FJR Owners Forum banner
  • Hey Everyone! Enter your bike HERE to be a part of this months Bike of the Month Challenge!

1 - 20 of 59 Posts

·
Registered
Joined
·
123 Posts
Discussion Starter · #1 · (Edited)
2013 Yamaha FJR1300 - How To Access Battery



I guess Yamaha engineers efforts were so focused on making the bike awesome to ride and ultra reliable that they just had no time or energy left to make it serviceable. Case in point: The Battery and Fuses. The most complicated, time consuming, and tricky I've ever seen on any vehicle.

I recently decided I'd better do a run-through on this in my comfy, well-lit garage to get familiar with it before I some day need to on the side of a dark highway in the rain and cold (when it's most likely I will need to). Glad I did!

Please first read through the process in the OWNERS MANUAL or SERVICE MANUAL. The first time I tried it, I got only as far as trying to unsnap the instrument cowl and gave up out of fear for breaking something. But this is still very good info to know, particularly to note where the screws and clips are.


TOOLS:
  • 3 mm hex wrench / allen key
  • Philips Screwdriver
(both included in bike's took kit)

Suggested:
  • Small container to put screws and clips in (magnetic parts tray is great)
  • 3 mm hex socket and screwdriver handle or 3mm hex driver
  • Masking Tape
  • Magnetic Phillips Screwdriver

Remove the 6 black hex screws from the left cover, instrument cowl, and right cover. These screws are easily lost so I suggest you get a couple extras (Yamaha Part: 90269-06008 "BOLT, HEX. SOCKET BUTTON"). You will not have to remove the left cover but it helps a lot for it to be loose.

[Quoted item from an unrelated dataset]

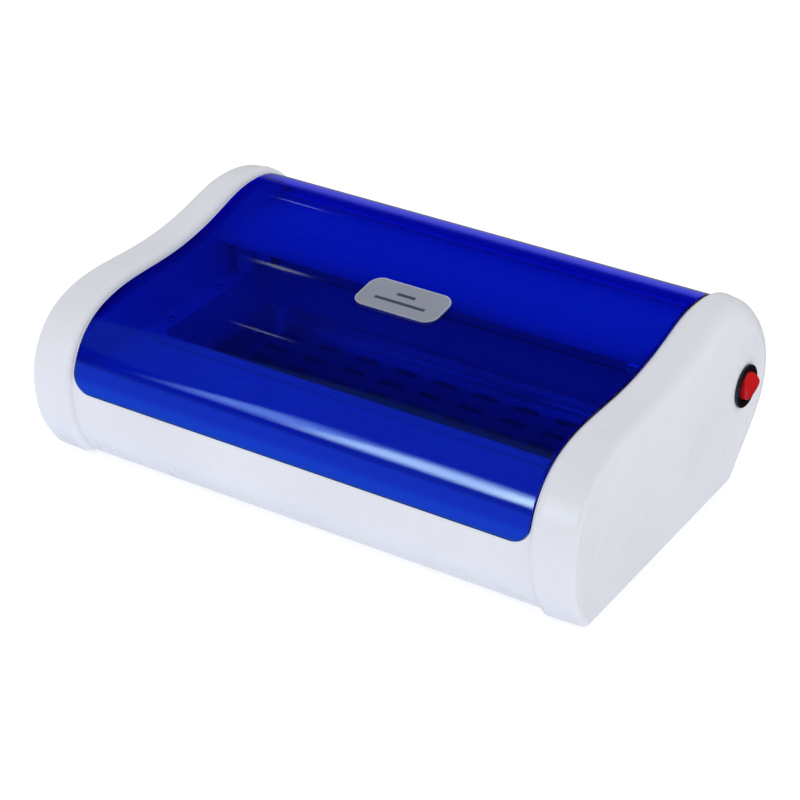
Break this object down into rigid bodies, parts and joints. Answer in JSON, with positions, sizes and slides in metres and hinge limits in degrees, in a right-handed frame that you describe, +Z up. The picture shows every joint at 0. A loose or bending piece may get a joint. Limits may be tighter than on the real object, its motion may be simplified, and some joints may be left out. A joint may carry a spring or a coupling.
{
  "type": "uv sterilizer cabinet",
  "caption": "Table-top germicidal cabinet with curved white cheeks, a hinged blue see-through lid, a lamp over a lift-out tray and a round rocker switch.",
  "frame": {"origin": "centre of the bounding box's underside, on the plane the feet stand on", "axes": "+X towards the cheek with the switch, +Y towards the hinge and the rear wall, +Z up"},
  "size_m": [0.3866, 0.2634, 0.126],
  "materials": {
    "white_plastic": "glossy white moulding",
    "base_plastic": "satin white moulding",
    "tub_plastic": "glossy white moulding",
    "foot_rubber": "matt black",
    "screw_steel": "zinc plated",
    "reflector_aluminium": "bright rolled sheet",
    "holder_plastic": "satin off-white",
    "pin_steel": "ground",
    "ballast_steel": "grey lacquered laminations",
    "starter_plastic": "satin white",
    "switch_black": "glossy black",
    "tab_brass": "bright",
    "gland_rubber": "matt black",
    "lid_plastic": "clear deep blue, polished",
    "badge_metal": "satin silver",
    "tray_steel": "satin stainless",
    "rocker_red": "glossy red",
    "lamp_glass": "clear quartz glass",
    "cap_aluminium": "bright",
    "lamp_brass": "bright",
    "wire_brown": "insulated wire",
    "wire_black": "insulated wire",
    "wire_red": "insulated wire",
    "wire_blue": "insulated wire",
    "wire_white": "insulated wire",
    "wire_neutral": "insulated wire"
  },
  "bodies": {
    "cabinet": {"housing": "white_plastic", "bottom_plate": "base_plastic", "foot_1": "foot_rubber", "foot_2": "foot_rubber", "foot_3": "foot_rubber", "foot_4": "foot_rubber", "plate_screw_1": "screw_steel", "plate_screw_2": "screw_steel", "plate_screw_3": "screw_steel", "plate_screw_4": "screw_steel", "chamber_tub": "tub_plastic", "tub_screw_1": "screw_steel", "tub_screw_2": "screw_steel", "tub_screw_3": "screw_steel", "tub_screw_4": "screw_steel", "reflector": "reflector_aluminium", "reflector_screw_1": "screw_steel", "reflector_screw_2": "screw_steel", "lamp_holder_left": "holder_plastic", "lamp_holder_right": "holder_plastic", "holder_screw_left": "screw_steel", "holder_screw_right": "screw_steel", "hinge_pin_left": "pin_steel", "hinge_pin_right": "pin_steel", "ballast": "ballast_steel", "ballast_screw_1": "screw_steel", "ballast_screw_2": "screw_steel", "starter_socket": "holder_plastic", "starter": "starter_plastic", "terminal_block": "holder_plastic", "switch_body": "switch_black", "switch_tab_1": "tab_brass", "switch_tab_2": "tab_brass", "cord_gland": "gland_rubber", "wire_terminal_switch": "wire_brown", "wire_switch_ballast": "wire_black", "wire_ballast_lamp": "wire_red", "wire_lamp_starter": "wire_blue", "wire_starter_lamp": "wire_white", "wire_lamp_terminal": "wire_neutral"},
    "lid": {"lid": "lid_plastic", "lid_badge": "badge_metal"},
    "tray": {"tray": "tray_steel"},
    "lamp": {"lamp_glass": "lamp_glass", "lamp_cap_left": "cap_aluminium", "lamp_cap_right": "cap_aluminium", "lamp_pins_left": "lamp_brass", "lamp_pins_right": "lamp_brass"},
    "rocker": {"switch_rocker": "rocker_red"}
  },
  "joints": [
    {"name": "lid_hinge", "type": "hinge", "parent": "cabinet", "child": "lid", "pos_m": [-0.00055, 0.0995, 0.10382], "axis": [-1, 0, 0], "range_deg": [0, 100]},
    {"name": "tray_lift", "type": "slide", "parent": "cabinet", "child": "tray", "axis": [0, 0, 1], "range_m": [0, 0.025]},
    {"name": "lamp_twist", "type": "hinge", "parent": "cabinet", "child": "lamp", "pos_m": [-0.00055, 0.046, 0.0795], "axis": [1, 0, 0], "range_deg": [0, 90]},
    {"name": "rocker_press", "type": "hinge", "parent": "cabinet", "child": "rocker", "pos_m": [0.18465, 0.087, 0.0628], "axis": [0, 1, 0], "range_deg": [0, 16]}
  ]
}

Remove the 5 black push-pin-clips from left and right covers (3 on left, 2 on right). To remove these, use the short end of the hex key to push the centre bit IN (down) until it clicks. It goes in about 3 mm. This releases the clip. Use fingernail to grab outside edge of clip and pull it out. These little clips are likely easily lost or broken, so I recommend picking up a few extras from the dealer (Yamaha Part: 90269-06008 "Rivet")

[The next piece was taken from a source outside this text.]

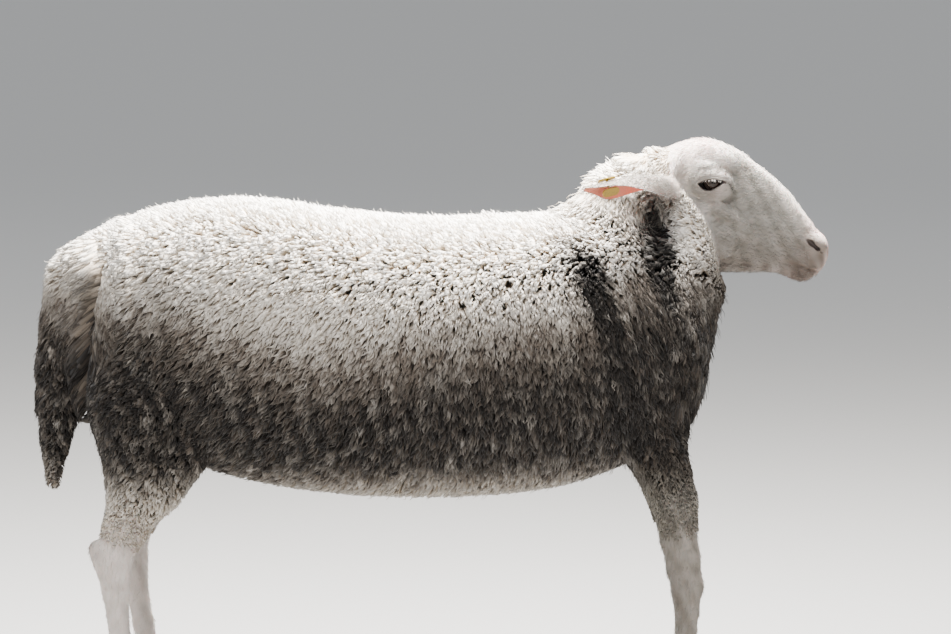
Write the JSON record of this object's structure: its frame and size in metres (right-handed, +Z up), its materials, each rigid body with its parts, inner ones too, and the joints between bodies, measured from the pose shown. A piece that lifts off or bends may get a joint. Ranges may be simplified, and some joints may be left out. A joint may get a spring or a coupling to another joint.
{
  "type": "sheep",
  "caption": "Life-size still model of a polled, long-tailed white ewe in half-grown fleece, standing square with the head held ahead and a plain tag in the right ear.",
  "frame": {"origin": "on the ground, below the middle of the animal's length and on its middle plane", "axes": "+Z up, +X towards the muzzle, +Y towards the animal's left"},
  "size_m": [1.1267, 0.4304, 0.8642],
  "materials": {
    "fleece": "cream wool, brown at depth, matt",
    "hair": "short white hair over pinkish skin, matt",
    "eye": "dark, wet gloss",
    "horn": "grey-brown horn, satin",
    "tag": "yellow, satin"
  },
  "bodies": {
    "root": {"trunk": "fleece", "neck": "fleece", "tail": "fleece", "head": "hair", "ear_right": "hair", "ear_left": "hair", "eye_right": "eye", "eye_left": "eye", "ear_tag_top": "tag", "ear_tag_bottom": "tag", "leg_front_left": "hair", "hoof_front_left_outer": "horn", "dewclaw_front_left_outer": "horn", "hoof_front_left_inner": "horn", "dewclaw_front_left_inner": "horn", "leg_hind_left": "hair", "hoof_hind_left_outer": "horn", "dewclaw_hind_left_outer": "horn", "hoof_hind_left_inner": "horn", "dewclaw_hind_left_inner": "horn", "leg_front_right": "hair", "hoof_front_right_outer": "horn", "dewclaw_front_right_outer": "horn", "hoof_front_right_inner": "horn", "dewclaw_front_right_inner": "horn", "leg_hind_right": "hair", "hoof_hind_right_outer": "horn", "dewclaw_hind_right_outer": "horn", "hoof_hind_right_inner": "horn", "dewclaw_hind_right_inner": "horn"}
  },
  "joints": []
}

Remove the two headlight adjuster knobs. NOTE: The Philips screws that hold them on are TINY and (experience talking here) the gravity path between them and the ground goes deep into parts of the engine area you will never see until the day you disassemble the engine. So DO NOT DROP THEM! I recommend using a screwdriver with a magnetic shaft (or you can magnetize your own by rubbing a strong magnet along the screwdriver several times). Someone on this forum said you don't have to remove the screws entirely. I could not get the knobs off until I had the screws all the way out. I suggest buying an extra 1 or 2 of these screws to keep on hand (Yamaha Part: 90269-06008 "SCREW, PAN HEAD").

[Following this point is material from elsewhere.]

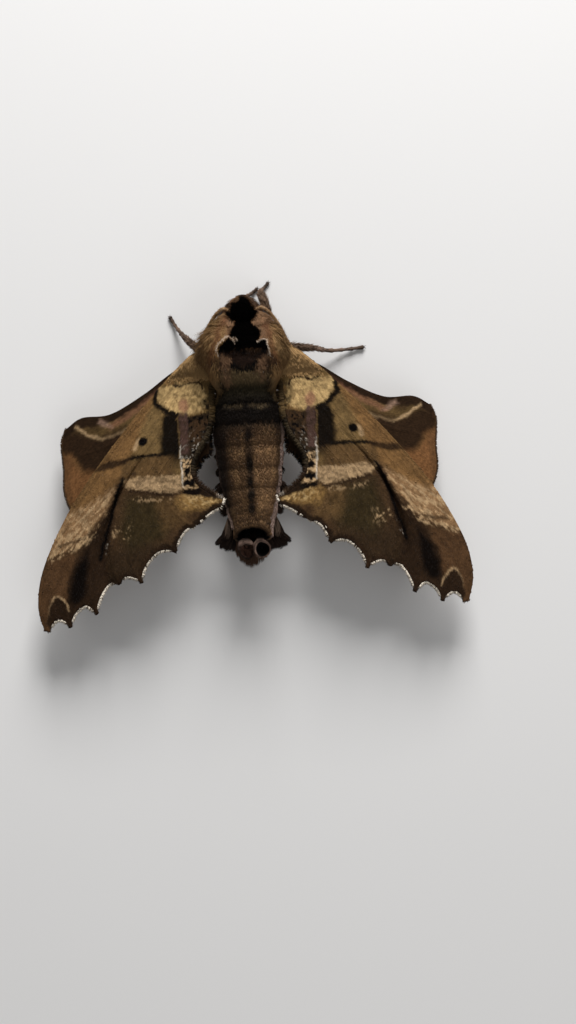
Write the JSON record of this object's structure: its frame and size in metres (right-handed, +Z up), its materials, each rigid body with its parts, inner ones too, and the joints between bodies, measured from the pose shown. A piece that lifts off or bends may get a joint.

Now the fun begins. Simply remove the instrument cowl. The manual shows where the snaps are (up the front outer sides, mostly). This is the scary part as the snaps are TOUGH to un-snap. I grabbed the bulbous part and wiggled and pulled it down and back until the snaps started coming un-done, starting at the top tip of the bulbous part working down toward the outside edge, one side at a time.. I advise against sticking anything in the crack to pry as you could easily either make marks around the edges or possibly break a snap fastener. Then you have to wiggle the bottom middle part out and eventually the whole thing comes off. I was terrified of breaking the snaps - you should be too! But they seem to be made quite strong and able to hold up to the power needed to un-do them.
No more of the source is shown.